KTM: I work really improvisationally and intuitively, and I see myself as a collector; I’m always collecting beads, tassels, family reunion T-shirts, napkins, textiles, and materials that speak to me and have not just a sensorial quality but that feel like they’re an indicator of living. Gathering the materials, collecting the textiles, finding these bits and bobs by gathering, finding potential collaborators to pull in, that’s all the procession.
So I’m gathering all those things and bringing them to the studio, and also utilizing Alabama Spanish moss that I had gotten from my Uncle John’s house, and then all of these other accoutrements and adornments and pieces of ornamentation that I sort of spread out.
I knew I wanted to think about the stitch mark and what it means when we take that stitch out of its most understood function as something that physically ties multiple or two pieces of disparate elements together. I would argue that’s still happening. We’re not piercing the paper with thread, but it still becomes this mark that we follow, and I’m really interested in thinking about it as a language that can communicate just as a phonetic language would and does.
JB: Now I have this image in my mind of a map with these sutures and stitches in it. How does stitching come into your works of other mediums—and how does it relate to other materials in the installation, like the bricks or brick dust?
KTM: I see the stitching as folding in—especially in thinking about things like the bricks or even the beading—as being part of this language of spiritual protection. I started using the stitching in my textile works for obvious reasons—to hem and create the forms—and again for spiritual functionality, or spiritual technology, that is used to protect or cover the images of private ritual performance that are image-transferred onto the surface of these textile works. So the stitch isn’t utilized to connect the image to that base textile; that’s happening with the image transfer process. It would stay without stitching, and the stitches come to protect those images that are private. I’m really interested in thinking about the opacity of the work. I want to share this process that I’m navigating, but I also want to protect it.

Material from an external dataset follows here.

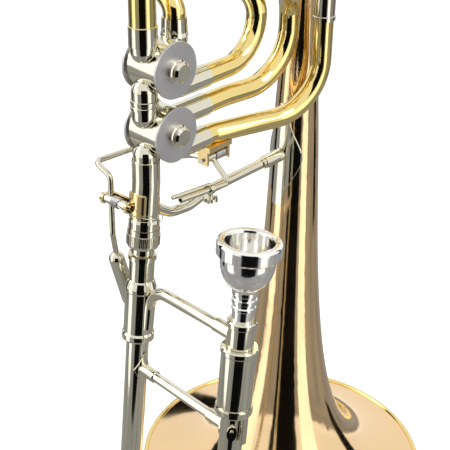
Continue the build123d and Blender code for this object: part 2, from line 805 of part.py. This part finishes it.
def link(bottom, top, plane_x):
    """Add a link rod with a flat eye at each end, in a plane of constant X."""
    start = Vector(plane_x, *bottom)
    end = Vector(plane_x, *top)
    tube(Plane(origin=start, z_dir=end - start), 1.0, 0, (end - start).length)
    for place in (start, end):
        tube(Plane(origin=place - Vector(link_eye / 2, 0, 0), z_dir=(1, 0, 0)), 3.0, 0, link_eye)


with BuildPart() as lower_link:
    link((link_y, lower_arm_z), (link_y, lower_valve_height + stop_reach), link_plane)
keep("lower_link", lower_link)

with BuildPart() as upper_link:
    link((back_arm_y, back_arm_z), (link_y, upper_valve_height - stop_reach), upper_link_plane)
keep("upper_link", upper_link)

# ---------------------------------------------------------------- inner hand slide
barrel_top = 62.0
neck_barrel_low = 22.5
mouth_barrel_low = 19.3
barrel_bore = 8.4
neck_barrel_radius = 10.3
mouth_barrel_radius = 11.3

with BuildPart() as neck_barrel:
    turned(
        slide_plane(0),
        [
            (barrel_bore, neck_barrel_low), (11.0, neck_barrel_low), (11.2, neck_barrel_low + 1),
            (11.2, 27), (10.6, 28), (neck_barrel_radius, 28.5), (neck_barrel_radius, 59),
            (10.8, 60), (10.8, 62.5), (9.3, 67), (8.6, 68), (8.6, 83), (9.7, 83.3), (9.7, 86.5),
            (8.6, 86.9), (7.9, 87.3), (7.9, 94.1), (9.2, 94.1), (9.2, 95.7), (7.9, 95.7), (7.9, 117),
            (7.5, 118), (6.9, 118), (6.9, 66), (7.45, 66), (7.45, 56), (barrel_bore, 54),
        ],
    )
keep("neck_barrel", neck_barrel)

with BuildPart() as mouth_barrel:
    turned(
        slide_plane(0, slide_spacing),
        [
            (barrel_bore, 13.8), (mouth_barrel_radius - 0.4, 13.8), (mouth_barrel_radius - 0.4, 19.6),
            (mouth_barrel_radius, 20), (mouth_barrel_radius, 57), (12.0, 58), (12.0, 61), (11.4, 61.8),
            (7.45, 61.8), (7.45, 56), (barrel_bore, 54),
        ],
    )
keep("mouth_barrel", mouth_barrel)

with BuildPart() as barrel_corks:
    for across in (0, slide_spacing):
        turned(
            slide_plane(0, across),
            [(7.5, outer_tube_top + 0.5), (8.35, outer_tube_top + 0.5), (8.35, 52), (7.5, 52)],
        )
keep("barrel_corks", barrel_corks)

with BuildPart() as inner_slide_tubes:
    for across in (0, slide_spacing):
        turned(
            slide_plane(0, across),
            [
                (inner_tube_bore, inner_tube_end), (inner_tube_radius, inner_tube_end),
                (inner_tube_radius, inner_tube_end + 110), (inner_tube_radius - 0.1, inner_tube_end + 112),
                (inner_tube_radius - 0.1, 54), (inner_tube_radius, 55), (inner_tube_radius, 65.5),
                (inner_tube_bore, 65.5),
            ],
        )
keep("inner_slide_tubes", inner_slide_tubes)

inner_brace_radius = 3.9
inner_brace_height = 66.9

with BuildPart() as inner_slide_brace:
    inner_route = [
        slide_point(slide_spacing - 2, inner_brace_height), slide_point(10.8, inner_brace_height - 1.5),
        slide_point(9.5, 34),
    ]
    pipe(inner_route, [17], inner_brace_radius)
    sleeve_start = slide_plane(inner_brace_height, slide_spacing - 2)
    tube(Plane(origin=sleeve_start.origin, z_dir=-slide_across), 4.7, 0, 20)
    drill(slide_plane(30, slide_spacing), 8.75, 60)
    drill(slide_plane(20), 10.85, 42.6)
    drill(slide_plane(62), 10.85, 20)
keep("inner_slide_brace", inner_slide_brace)

with BuildPart() as mouthpiece_receiver:
    turned(
        slide_plane(0, slide_spacing),
        [
            (7.45, 62), (8.7, 62), (8.7, 76), (9.5, 76.8), (9.5, 79.8), (9.0, 80.5), (6.9, 80.5),
            (6.45, 66), (7.45, 66),
        ],
    )
keep("mouthpiece_receiver", mouthpiece_receiver)

# ---------------------------------------------------------------- mouthpiece
rim_height = 134.4

with BuildPart() as mouthpiece:
    side = Plane(
        origin=slide_plane(0, slide_spacing).origin, x_dir=slide_across,
        z_dir=-slide_plane(0).y_dir,
    )
    with BuildSketch(side) as section:
        with BuildLine():
            outer_cup = Polyline(
                (5.8, 46), (6.85, 80.5), (7.0, 88), (7.6, 88.6), (7.6, 90.2), (7.0, 90.8), (7.0, 92.6),
                (7.9, 93.2), (7.9, 95.6), (7.2, 96.2), (7.2, 98.2), (8.2, 99), (8.2, 101.4), (8.6, 102.6),
            )
            cup_side = Spline(outer_cup @ 1, (13.0, 107), (16.2, 114), (17.0, 123.4))
            band = Polyline(cup_side @ 1, (18.9, 124.2), (20.0, 125.6), (20.2, 131.6))
            crest = Spline(
                band @ 1, (19.4, 133.7), (17.6, rim_height), (15.9, 133.9), (14.9, 132.0),
                tangents=((0, 1), (-0.25, -1)),
            )
            bowl = Spline(crest @ 1, (14.2, 124), (11.0, 113), (3.9, 104.5), (3.6, 99))
            Polyline(bowl @ 1, (4.2, 92), (5.2, 46), outer_cup @ 0)
        make_face()
    revolve(section.sketch, axis=Axis(side.origin, slide_up))
keep("mouthpiece", mouthpiece)

# ---------------------------------------------------------------- slide lock
with BuildPart() as slide_lock_ring:
    turned(
        slide_plane(0, slide_spacing),
        [
            (mouth_barrel_radius - 0.35, 14.0), (11.9, 14.0), (12.2, 14.8), (12.2, 18.4), (11.9, 19.4),
            (mouth_barrel_radius - 0.35, 19.4),
        ],
    )
    with BuildSketch(slide_plane(-5.5, slide_spacing)) as post:
        with Locations((10.6, 0)):
            RectangleRounded(2.4, 5, 0.8)
    extrude(post.sketch, amount=21)
    drill(slide_plane(13.7, slide_spacing), mouth_barrel_radius - 0.35, 6)
keep("slide_lock_ring", slide_lock_ring)

# ---------------------------------------------------------------- outer hand slide
slide_bow_height = -slide_bow_drop
outer_brace_radius = 3.4

with BuildPart() as outer_slide_tubes:
    for across in (0, slide_spacing):
        tube(
            slide_plane(slide_bow_height + 0.2, across), outer_tube_radius, outer_tube_bore,
            outer_tube_top - slide_bow_height - 0.2,
        )
keep("outer_slide_tubes", outer_slide_tubes)

lug_way = slide_across.rotate(Axis((0, 0, 0), slide_up), -45)
lug_side = Plane(origin=slide_plane(2, slide_spacing).origin, x_dir=slide_up, z_dir=lug_way)


def lug(half_height, half_width, length):
    """Add an oval stud for the slide's lock."""
    with BuildSketch(lug_side) as oval:
        Ellipse(half_height, half_width)
    extrude(oval.sketch, amount=length)


with BuildPart() as outer_slide_brace:
    lug(5.4, 3.2, 9.4)
    lug(2.6, 1.5, 10.6)
    brace_start = Plane(origin=slide_plane(0).origin, z_dir=slide_across)
    tube(brace_start, outer_brace_radius, 0, slide_spacing)
    tube(brace_start, 4.3, 0, 21)
    tube(brace_start.offset(slide_spacing - 21), 4.3, 0, 21)
    for across, way in ((0, 1), (slide_spacing, -1)):
        with BuildSketch(slide_plane(-15, across)) as skin:
            Circle(outer_tube_radius + 0.8)
        saddle = extrude(skin.sketch, amount=30, mode=Mode.PRIVATE)
        face = Plane(origin=slide_point(across, 0), x_dir=slide_up, z_dir=slide_across * way)
        with BuildSketch(face) as diamond:
            with BuildLine():
                Polyline((-14, 0), (0, 6.5), (14, 0), (0, -6.5), close=True)
            make_face()
        add(saddle & extrude(diamond.sketch, amount=12, mode=Mode.PRIVATE))
    for across in (0, slide_spacing):
        drill(slide_plane(-30, across), outer_tube_radius, 60)
keep("outer_slide_brace", outer_slide_brace)

# The end bow carries the water key's nipple and the two ears of its hinge.
half_spacing = slide_spacing / 2
bow_tube_radius = outer_tube_radius + 0.7
ferrule_length = 24.0
bow_route = [
    slide_point(0, slide_bow_height + ferrule_length), slide_point(0, slide_bow_height - half_spacing),
    slide_point(slide_spacing, slide_bow_height - half_spacing),
    slide_point(slide_spacing, slide_bow_height + ferrule_length),
]
bow_radii = [half_spacing - 0.5] * 2
key_across = half_spacing + 14
key_height = slide_bow_height - 46.5
nipple_top = 11.4
hinge_depth = 14.4


def key_plane(across, depth, height=key_height):
    """Plane that faces out of the hand slide's rear side."""
    return Plane(
        origin=slide_point(across, height, depth), x_dir=slide_across, z_dir=slide_plane(0).y_dir,
    )


key_hinge = Plane(
    origin=slide_point(half_spacing, key_height, hinge_depth), x_dir=slide_across, z_dir=slide_up,
)

with BuildPart() as hand_slide_bow:
    pipe(bow_route, bow_radii, bow_tube_radius)
    tube(key_plane(key_across, 0), 3.4, 0, nipple_top)
    for height in (-5.2, 5.2):
        with BuildSketch(key_plane(half_spacing, 2, key_height + height)) as ear:
            RectangleRounded(5, 1.6, 0.4)
        extrude(ear.sketch, amount=hinge_depth + 0.6)
    tube(key_hinge.offset(-6), 0.9, 0, 12)
    pipe(bow_route, bow_radii, outer_tube_bore, mode=Mode.SUBTRACT)
    drill(key_plane(key_across, 0), 2.0, 20)
    for across in (0, slide_spacing):
        drill(slide_plane(slide_bow_height, across), outer_tube_radius + 0.03, 30)
keep("hand_slide_bow", hand_slide_bow)

bow_bottom = slide_bow_height - half_spacing - bow_tube_radius
with BuildPart() as end_bumper:
    turned(
        slide_plane(0, half_spacing),
        [
            (0, bow_bottom + 6), (6, bow_bottom + 6), (6, bow_bottom - 5), (5, bow_bottom - 11),
            (4, bow_bottom - 12), (0, bow_bottom - 12),
        ],
    )
    pipe(bow_route, bow_radii, bow_tube_radius, mode=Mode.SUBTRACT)
keep("end_bumper", end_bumper)

# ---------------------------------------------------------------- water key
touch_across = half_spacing - 22

with BuildPart() as water_key:
    lever_route = [
        key_plane(key_across, 14).origin, key_plane(half_spacing, 16).origin,
        key_plane(touch_across, 18).origin,
    ]
    pipe(lever_route, [20], 1.4)
    tube(key_plane(key_across, nipple_top + 1.3), 4.2, 0, 1.9)
    tube(key_plane(touch_across, 17.4), 5.4, 0, 1.8)
    tube(key_hinge.offset(-4.2), 2.3, 0, 8.4)
    drill(key_hinge.offset(-10), 0.95, 20)
keep("water_key", water_key)

with BuildPart() as water_key_pad:
    tube(key_plane(key_across, nipple_top + 0.02), 3.7, 0, 1.26)
keep("water_key_pad", water_key_pad)
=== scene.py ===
import json
from math import cos, pi, radians, sin

import bpy
from mathutils import Matrix, Vector


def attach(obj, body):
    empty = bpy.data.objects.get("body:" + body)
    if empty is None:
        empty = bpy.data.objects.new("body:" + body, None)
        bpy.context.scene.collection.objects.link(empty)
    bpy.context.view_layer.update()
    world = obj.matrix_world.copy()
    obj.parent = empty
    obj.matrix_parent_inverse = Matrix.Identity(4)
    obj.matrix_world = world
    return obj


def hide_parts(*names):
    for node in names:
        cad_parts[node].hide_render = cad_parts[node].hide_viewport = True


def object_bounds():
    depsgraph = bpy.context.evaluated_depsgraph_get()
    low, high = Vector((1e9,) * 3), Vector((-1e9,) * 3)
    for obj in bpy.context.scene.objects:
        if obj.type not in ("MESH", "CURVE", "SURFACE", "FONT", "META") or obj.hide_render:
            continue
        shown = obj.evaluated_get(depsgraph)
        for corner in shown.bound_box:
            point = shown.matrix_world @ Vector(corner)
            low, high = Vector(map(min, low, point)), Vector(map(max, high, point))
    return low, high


# Bass trombone, hanging bell down. Metres, in the CAD model's own frame.
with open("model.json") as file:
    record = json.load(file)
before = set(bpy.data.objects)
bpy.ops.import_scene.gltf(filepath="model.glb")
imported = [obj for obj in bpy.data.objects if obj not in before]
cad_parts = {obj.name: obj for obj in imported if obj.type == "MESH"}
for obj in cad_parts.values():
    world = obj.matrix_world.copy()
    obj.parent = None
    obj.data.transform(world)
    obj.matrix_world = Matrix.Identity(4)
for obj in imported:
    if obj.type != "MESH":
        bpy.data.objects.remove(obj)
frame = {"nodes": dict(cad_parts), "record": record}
cad_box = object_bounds()
nodes = frame["nodes"]
scene = bpy.context.scene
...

Stitching is a tool to do that. The brick dust is a tool to do that. The brick dust is not really at play in this work, because in an institution like [the MFA]—an encyclopedic museum—the typical material that I would use at the base of a textile, loose brick dust, wouldn’t function in that space because of institutional constraints. So we made this composite material so it won’t fly away or be disturbed. But I’m really interested in those disturbances because even the brick dust, whether for the paper pieces or the textile or even instead of stanchions, creates this protective boundary.
When it’s loose brick dust and someone violates that boundary, you have evidence of that. You see their footprint. What’s also interesting to me is the possibility that that violation isn’t a violation at all. There was some sort of access that was granted when we think about this tradition used in the American South of laying brick dust as a way to keep out those who mean you harm. If someone could cross that boundary, then harm wasn’t intended. I see the stitch as a part of that practice.
JB: How do you approach thinking of the paper long-term and honoring its aliveness?
KTM: A willingness to mend just like ourselves as living beings. Always being prepared to heal and find new areas that you felt like you’d healed and then, look—a new scrape, a new tear, that needs your attention. That’s how I see it: just staying attentive and expecting it to require that observation and caretaking, because the works absolutely tear. I have a flat file full of paper scraps and I just tear [from] them, adhere that scrap to the back, and keep it moving.